* **Exercise goal**: Return, exactly as written, the lines from the one containing "The FreeCAD and" through the one containing "import numpy as np", with both ends included.
═══ Provided information ═══
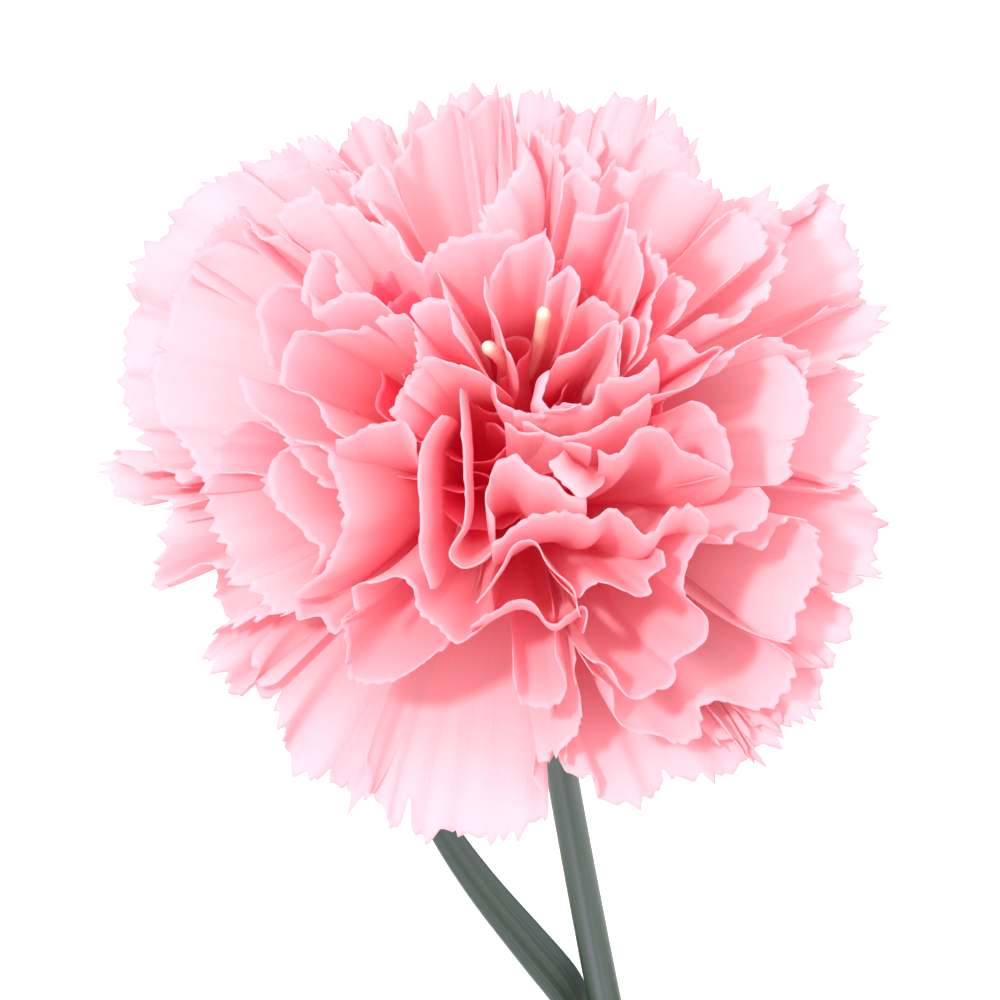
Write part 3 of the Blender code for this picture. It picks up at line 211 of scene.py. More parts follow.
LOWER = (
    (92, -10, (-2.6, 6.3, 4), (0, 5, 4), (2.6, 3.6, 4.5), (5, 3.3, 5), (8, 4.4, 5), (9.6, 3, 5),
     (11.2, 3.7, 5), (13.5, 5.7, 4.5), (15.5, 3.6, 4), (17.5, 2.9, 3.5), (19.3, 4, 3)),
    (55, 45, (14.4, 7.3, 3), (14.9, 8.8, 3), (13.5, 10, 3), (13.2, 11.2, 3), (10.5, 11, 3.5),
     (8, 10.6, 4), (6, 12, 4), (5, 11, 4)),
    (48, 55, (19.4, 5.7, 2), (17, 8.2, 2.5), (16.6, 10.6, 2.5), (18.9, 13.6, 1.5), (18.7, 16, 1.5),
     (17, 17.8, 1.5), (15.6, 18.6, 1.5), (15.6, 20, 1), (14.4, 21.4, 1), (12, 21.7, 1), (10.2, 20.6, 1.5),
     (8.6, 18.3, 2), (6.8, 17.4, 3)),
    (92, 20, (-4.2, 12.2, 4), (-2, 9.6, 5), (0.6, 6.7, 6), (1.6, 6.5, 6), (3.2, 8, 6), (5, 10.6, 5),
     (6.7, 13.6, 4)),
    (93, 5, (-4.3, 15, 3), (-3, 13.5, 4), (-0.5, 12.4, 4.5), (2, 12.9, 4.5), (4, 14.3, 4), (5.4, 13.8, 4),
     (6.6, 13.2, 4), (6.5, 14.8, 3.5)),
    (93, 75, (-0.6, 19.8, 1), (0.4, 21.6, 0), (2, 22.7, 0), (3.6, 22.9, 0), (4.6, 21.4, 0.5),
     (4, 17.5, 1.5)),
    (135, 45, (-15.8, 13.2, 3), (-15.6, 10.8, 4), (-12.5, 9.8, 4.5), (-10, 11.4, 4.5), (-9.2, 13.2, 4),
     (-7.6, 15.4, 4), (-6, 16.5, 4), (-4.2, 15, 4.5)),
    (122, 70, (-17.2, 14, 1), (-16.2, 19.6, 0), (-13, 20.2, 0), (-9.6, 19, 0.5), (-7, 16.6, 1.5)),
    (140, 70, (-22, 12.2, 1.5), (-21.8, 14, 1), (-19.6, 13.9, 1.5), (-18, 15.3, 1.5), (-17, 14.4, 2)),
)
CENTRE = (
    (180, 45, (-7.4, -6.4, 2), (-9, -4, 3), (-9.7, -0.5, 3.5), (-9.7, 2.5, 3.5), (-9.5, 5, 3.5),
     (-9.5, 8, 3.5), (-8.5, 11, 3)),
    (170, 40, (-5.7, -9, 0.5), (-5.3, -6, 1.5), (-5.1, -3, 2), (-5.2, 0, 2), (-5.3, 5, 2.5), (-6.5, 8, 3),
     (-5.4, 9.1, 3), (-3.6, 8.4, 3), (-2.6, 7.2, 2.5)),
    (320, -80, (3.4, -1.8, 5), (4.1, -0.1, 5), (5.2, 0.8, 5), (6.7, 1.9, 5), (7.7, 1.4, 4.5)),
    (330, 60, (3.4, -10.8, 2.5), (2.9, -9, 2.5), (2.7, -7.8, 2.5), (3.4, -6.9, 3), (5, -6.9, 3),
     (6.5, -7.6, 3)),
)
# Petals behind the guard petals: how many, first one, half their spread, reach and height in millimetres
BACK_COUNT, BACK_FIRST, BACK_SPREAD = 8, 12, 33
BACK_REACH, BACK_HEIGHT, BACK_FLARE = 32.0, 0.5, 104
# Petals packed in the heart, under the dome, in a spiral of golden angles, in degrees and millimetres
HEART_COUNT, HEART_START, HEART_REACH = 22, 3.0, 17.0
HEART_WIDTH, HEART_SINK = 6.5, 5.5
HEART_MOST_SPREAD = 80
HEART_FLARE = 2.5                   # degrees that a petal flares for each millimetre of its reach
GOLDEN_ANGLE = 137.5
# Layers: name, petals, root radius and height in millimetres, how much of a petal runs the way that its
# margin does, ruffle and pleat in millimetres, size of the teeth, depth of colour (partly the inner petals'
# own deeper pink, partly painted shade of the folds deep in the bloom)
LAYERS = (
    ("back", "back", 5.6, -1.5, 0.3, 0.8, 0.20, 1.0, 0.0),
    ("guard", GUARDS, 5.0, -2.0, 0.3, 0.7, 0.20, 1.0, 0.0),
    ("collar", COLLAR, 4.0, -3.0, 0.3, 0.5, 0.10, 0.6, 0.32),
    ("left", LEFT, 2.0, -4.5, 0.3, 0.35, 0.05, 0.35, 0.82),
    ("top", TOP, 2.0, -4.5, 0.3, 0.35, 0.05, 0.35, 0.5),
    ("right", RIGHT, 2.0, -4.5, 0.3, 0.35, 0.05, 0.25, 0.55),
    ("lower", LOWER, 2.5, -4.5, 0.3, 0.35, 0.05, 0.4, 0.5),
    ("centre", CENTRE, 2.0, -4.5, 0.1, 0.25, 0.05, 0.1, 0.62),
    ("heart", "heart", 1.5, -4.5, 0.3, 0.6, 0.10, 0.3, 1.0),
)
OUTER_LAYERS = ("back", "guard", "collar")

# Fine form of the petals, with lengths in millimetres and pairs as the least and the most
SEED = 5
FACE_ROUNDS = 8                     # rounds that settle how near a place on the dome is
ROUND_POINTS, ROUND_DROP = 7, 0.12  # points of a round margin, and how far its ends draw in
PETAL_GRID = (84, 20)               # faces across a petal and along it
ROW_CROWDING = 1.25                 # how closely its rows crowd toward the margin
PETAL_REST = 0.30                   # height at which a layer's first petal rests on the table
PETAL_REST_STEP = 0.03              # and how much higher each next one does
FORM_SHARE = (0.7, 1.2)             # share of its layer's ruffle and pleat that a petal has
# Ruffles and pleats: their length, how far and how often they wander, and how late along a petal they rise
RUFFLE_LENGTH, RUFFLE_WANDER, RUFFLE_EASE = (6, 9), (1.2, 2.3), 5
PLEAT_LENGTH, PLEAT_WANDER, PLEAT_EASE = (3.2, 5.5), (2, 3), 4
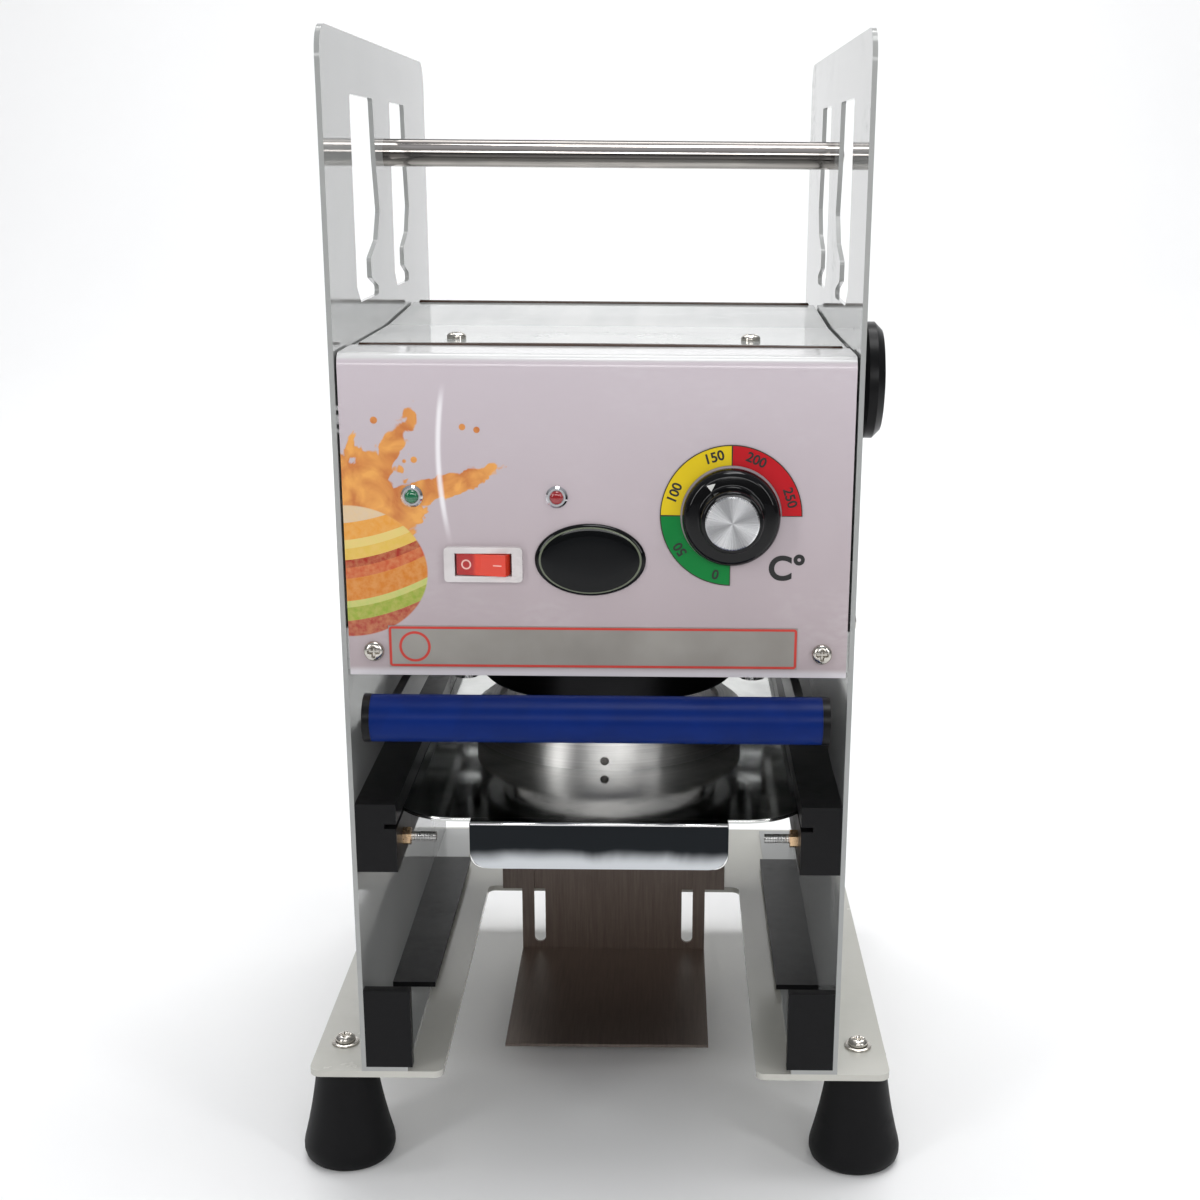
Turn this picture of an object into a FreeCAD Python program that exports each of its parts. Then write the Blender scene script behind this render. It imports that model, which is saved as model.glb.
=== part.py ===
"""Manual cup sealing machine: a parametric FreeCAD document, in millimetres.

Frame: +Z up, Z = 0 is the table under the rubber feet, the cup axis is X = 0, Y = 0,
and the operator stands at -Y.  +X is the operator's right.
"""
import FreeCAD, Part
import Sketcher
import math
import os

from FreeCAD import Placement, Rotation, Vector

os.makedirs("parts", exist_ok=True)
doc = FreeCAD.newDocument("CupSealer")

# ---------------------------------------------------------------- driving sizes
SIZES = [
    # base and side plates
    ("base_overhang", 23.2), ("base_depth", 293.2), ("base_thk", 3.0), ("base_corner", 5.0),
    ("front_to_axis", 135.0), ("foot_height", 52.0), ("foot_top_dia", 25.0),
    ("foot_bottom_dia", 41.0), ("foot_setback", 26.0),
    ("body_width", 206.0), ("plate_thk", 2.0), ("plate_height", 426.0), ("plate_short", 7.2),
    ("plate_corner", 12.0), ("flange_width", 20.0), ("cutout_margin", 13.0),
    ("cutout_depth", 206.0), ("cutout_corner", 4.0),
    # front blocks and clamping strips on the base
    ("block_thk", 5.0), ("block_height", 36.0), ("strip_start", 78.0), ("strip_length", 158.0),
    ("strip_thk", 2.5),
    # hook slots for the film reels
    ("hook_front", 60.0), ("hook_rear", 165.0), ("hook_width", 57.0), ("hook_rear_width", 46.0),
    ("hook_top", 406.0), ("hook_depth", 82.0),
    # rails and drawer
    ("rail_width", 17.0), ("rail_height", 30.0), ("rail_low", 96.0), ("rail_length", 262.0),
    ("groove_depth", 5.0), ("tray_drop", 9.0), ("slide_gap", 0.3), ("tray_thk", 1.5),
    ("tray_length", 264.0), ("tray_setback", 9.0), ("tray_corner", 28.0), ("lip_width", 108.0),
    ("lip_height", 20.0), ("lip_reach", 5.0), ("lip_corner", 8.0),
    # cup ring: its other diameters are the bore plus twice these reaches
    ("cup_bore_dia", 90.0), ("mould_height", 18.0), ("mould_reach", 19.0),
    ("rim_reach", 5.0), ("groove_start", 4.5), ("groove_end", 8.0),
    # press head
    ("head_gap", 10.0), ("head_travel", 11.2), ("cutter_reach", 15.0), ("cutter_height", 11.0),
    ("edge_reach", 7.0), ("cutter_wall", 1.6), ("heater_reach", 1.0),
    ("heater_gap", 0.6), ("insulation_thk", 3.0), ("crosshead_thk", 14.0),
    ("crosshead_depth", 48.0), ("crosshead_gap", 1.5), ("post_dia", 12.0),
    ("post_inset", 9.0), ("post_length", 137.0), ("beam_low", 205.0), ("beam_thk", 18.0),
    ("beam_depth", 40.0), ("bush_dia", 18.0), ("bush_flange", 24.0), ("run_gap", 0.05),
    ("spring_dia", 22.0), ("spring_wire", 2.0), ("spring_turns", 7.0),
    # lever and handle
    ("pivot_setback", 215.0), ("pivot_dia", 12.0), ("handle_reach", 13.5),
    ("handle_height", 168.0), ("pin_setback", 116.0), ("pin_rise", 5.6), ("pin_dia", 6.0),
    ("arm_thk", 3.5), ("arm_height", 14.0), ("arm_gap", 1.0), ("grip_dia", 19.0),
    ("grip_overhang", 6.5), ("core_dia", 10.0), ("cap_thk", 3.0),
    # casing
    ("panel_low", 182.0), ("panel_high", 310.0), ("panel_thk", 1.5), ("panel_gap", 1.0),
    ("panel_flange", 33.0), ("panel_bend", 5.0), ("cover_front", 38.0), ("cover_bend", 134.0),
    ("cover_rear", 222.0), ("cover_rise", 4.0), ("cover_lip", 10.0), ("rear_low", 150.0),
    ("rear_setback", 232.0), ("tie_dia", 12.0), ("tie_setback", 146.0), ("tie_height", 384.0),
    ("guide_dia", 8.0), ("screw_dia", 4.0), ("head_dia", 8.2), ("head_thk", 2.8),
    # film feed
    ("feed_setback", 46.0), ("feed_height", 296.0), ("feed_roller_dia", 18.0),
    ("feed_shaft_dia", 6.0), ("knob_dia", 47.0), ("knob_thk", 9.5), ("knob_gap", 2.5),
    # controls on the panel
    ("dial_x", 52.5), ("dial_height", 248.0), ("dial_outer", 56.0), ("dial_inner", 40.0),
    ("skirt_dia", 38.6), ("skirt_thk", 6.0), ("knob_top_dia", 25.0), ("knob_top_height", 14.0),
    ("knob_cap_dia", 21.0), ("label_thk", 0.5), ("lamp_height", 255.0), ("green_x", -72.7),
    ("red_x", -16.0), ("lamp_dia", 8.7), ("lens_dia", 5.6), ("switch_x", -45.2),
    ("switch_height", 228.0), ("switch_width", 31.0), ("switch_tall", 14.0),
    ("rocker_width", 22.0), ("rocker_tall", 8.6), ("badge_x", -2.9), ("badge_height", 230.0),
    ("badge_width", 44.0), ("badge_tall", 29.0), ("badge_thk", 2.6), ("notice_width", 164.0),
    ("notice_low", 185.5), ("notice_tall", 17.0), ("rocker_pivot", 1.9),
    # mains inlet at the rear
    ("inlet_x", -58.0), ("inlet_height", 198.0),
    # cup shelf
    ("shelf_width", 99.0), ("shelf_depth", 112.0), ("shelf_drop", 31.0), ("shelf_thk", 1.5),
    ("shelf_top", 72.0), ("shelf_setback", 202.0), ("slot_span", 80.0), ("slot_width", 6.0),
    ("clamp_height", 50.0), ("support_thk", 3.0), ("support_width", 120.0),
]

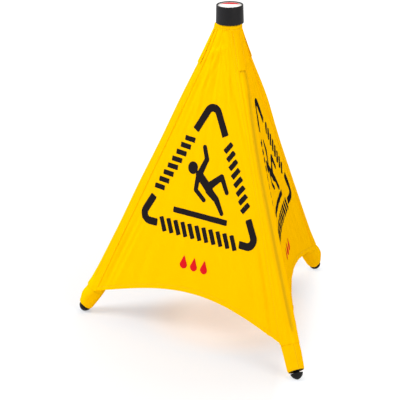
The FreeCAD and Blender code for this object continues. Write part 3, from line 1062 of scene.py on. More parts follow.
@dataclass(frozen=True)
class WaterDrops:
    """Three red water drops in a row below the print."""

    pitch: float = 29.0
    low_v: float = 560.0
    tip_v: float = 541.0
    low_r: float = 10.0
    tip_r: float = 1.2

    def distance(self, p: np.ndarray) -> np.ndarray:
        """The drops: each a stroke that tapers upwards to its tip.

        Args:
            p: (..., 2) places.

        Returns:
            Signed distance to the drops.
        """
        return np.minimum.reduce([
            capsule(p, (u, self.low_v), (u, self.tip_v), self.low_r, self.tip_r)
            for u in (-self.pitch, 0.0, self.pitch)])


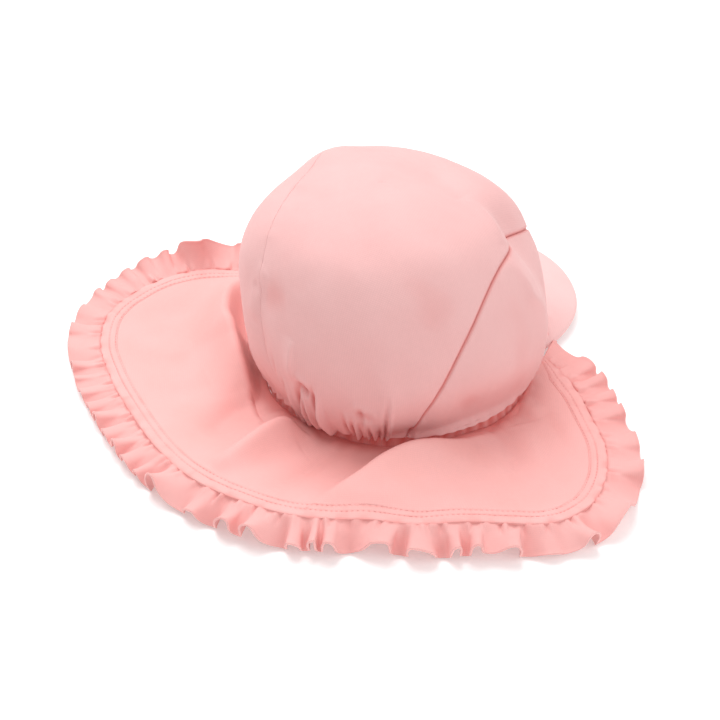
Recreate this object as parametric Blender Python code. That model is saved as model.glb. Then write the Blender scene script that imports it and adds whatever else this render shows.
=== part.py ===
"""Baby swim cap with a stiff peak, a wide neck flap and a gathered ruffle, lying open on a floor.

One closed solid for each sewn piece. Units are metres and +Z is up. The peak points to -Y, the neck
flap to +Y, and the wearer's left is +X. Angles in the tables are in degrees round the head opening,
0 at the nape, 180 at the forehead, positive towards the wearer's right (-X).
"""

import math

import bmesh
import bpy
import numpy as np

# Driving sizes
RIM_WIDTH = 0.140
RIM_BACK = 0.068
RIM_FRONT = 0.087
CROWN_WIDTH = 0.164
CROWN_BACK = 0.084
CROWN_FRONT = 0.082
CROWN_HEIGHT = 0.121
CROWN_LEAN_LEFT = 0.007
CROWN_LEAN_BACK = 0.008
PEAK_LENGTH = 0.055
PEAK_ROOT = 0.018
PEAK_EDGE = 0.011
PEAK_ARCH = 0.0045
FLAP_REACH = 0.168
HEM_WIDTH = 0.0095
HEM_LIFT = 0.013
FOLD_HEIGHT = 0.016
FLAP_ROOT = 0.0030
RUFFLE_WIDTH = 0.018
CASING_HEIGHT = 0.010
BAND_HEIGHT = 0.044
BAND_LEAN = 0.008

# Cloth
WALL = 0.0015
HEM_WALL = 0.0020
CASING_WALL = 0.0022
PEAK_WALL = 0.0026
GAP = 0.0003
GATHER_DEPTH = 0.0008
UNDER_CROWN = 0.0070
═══
* **Written answer**:
The FreeCAD and Blender code for this object continues. Write part 3, from line 1062 of scene.py on. More parts follow.
@dataclass(frozen=True)
class WaterDrops:
    """Three red water drops in a row below the print."""

    pitch: float = 29.0
    low_v: float = 560.0
    tip_v: float = 541.0
    low_r: float = 10.0
    tip_r: float = 1.2

    def distance(self, p: np.ndarray) -> np.ndarray:
        """The drops: each a stroke that tapers upwards to its tip.

        Args:
            p: (..., 2) places.

        Returns:
            Signed distance to the drops.
        """
        return np.minimum.reduce([
            capsule(p, (u, self.low_v), (u, self.tip_v), self.low_r, self.tip_r)
            for u in (-self.pitch, 0.0, self.pitch)])


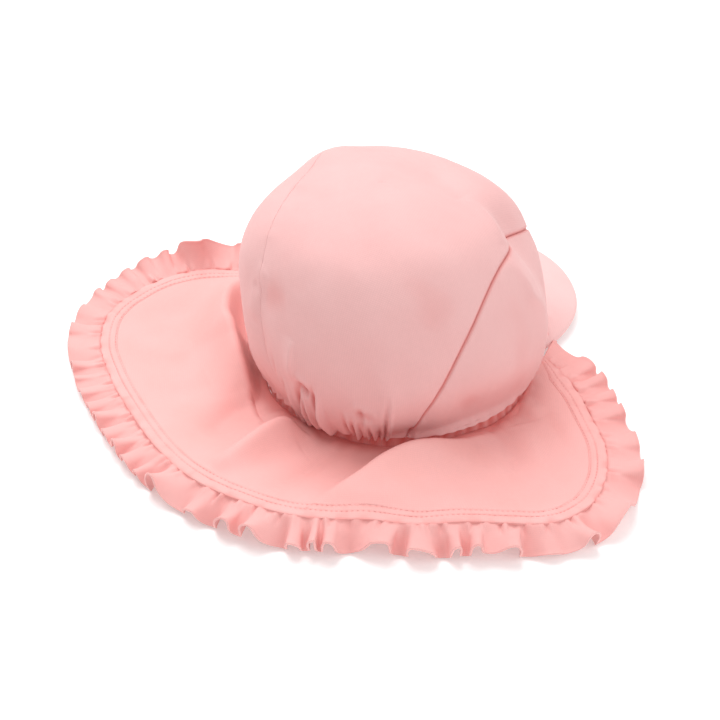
Recreate this object as parametric Blender Python code. That model is saved as model.glb. Then write the Blender scene script that imports it and adds whatever else this render shows.
=== part.py ===
"""Baby swim cap with a stiff peak, a wide neck flap and a gathered ruffle, lying open on a floor.

One closed solid for each sewn piece. Units are metres and +Z is up. The peak points to -Y, the neck
flap to +Y, and the wearer's left is +X. Angles in the tables are in degrees round the head opening,
0 at the nape, 180 at the forehead, positive towards the wearer's right (-X).
"""

import math

import bmesh
import bpy
import numpy as np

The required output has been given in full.